American bellicosity toward Iran does not reflect pressure from the Israel lobby, but rather the fact that the Islamic Republic constitutes a significant obstacle to U.S. hegemony in the Persian Gulf. This, not Israel’s regional designs, is why the Iranian “rogue state” remains a target for Washington.

‘Realists’ vs. Neo-Cons

The spectacular puncturing of neo-conservative fantasies about remaking the Middle East on the cheap has strengthened the hand of the “realists” within the American bourgeoisie, who think that the return on Washington’s investment does not warrant the risk, and that it is time to rebalance the portfolio. The “realists” are perfectly willing to employ military force and brutal repression if necessary, but only where essential interests of the U.S. are at stake, and then only as a last resort. They prefer, wherever possible, to project a more benign image, co-opt opposition and seek “multilateral solutions” with imperial rivals. In their view, America’s military dominance is most effective when used for political leverage.
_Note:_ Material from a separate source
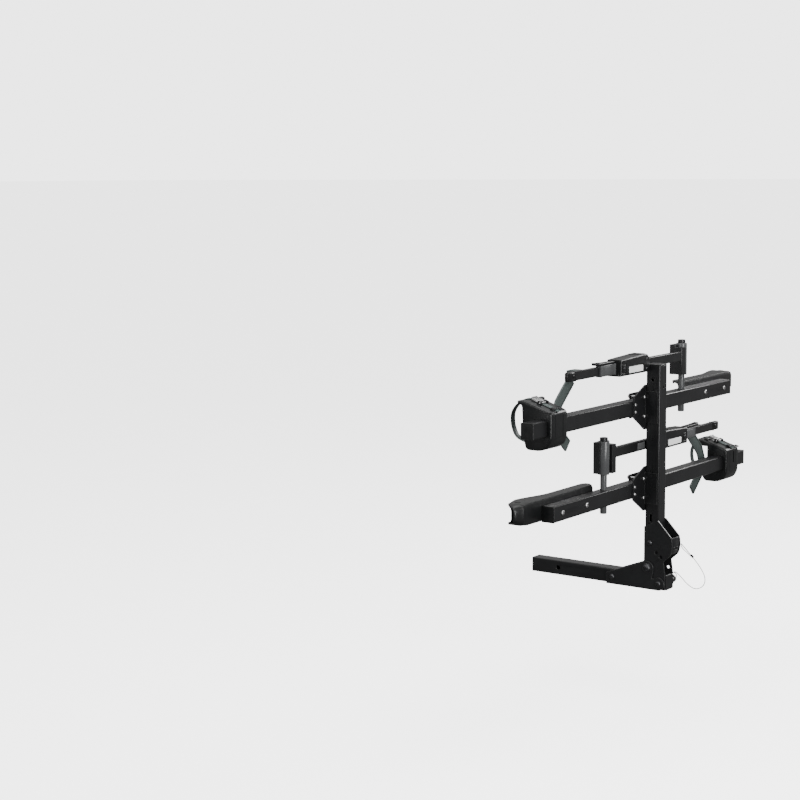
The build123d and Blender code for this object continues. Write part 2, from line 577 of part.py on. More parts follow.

In an earlier article, Walt sketched a “realist” framework for U.S. policy:

“[T]he United States should resume its traditional role as an ‘offshore balancer.’ This strategy assumes that only a few parts of the world are of strategic importance to the United States, such as Europe, industrialized Asia, and the Persian Gulf. Instead of controlling these areas directly, the United States would rely on local actors to maintain the regional balance of power. The United States would still stand ready to deploy its power against specific threats to its interests, but it would intervene only when absolutely necessary—when the local balance broke down and vital U.S. interests were clearly threatened by hostile forces. In short, while remaining engaged with its allies, the United States should keep its military presence as small as possible. Reducing the size of the U.S. footprint would diminish the likelihood that foreign terrorists—especially suicide bombers—would target the United States, because such responses are most often triggered by perceived foreign occupation.

“Being less directly involved on the ground would also bolster the United States’ freedom of action. Washington would be able to play hard to get, making its support for others conditional on broad compliance with U.S. goals. Other states would be less likely to take U.S. protection for granted. By diminishing global concerns about U.S. dominance, this approach would also make it easier for Washington to gain global backing on those rare occasions when it needed to use force. Playing hard to get would not win over a recalcitrant regime such as that in Pyongyang, but it would make it easier for the United States to attract broad assistance for its policies in even those cases.”
Foreign Affairs, September/October 2005

In Walt’s view, a policy of rapprochement with the Baathists could have saved hundreds of billions of dollars, given U.S. energy corporations access to Iraqi oil and preserved Uncle Sam’s image as the promoter of “freedom.” This in turn would have increased America’s capacity to put pressure on “recalcitrants” and promote social counterrevolution in North Korea (as well as Cuba, China and Vietnam).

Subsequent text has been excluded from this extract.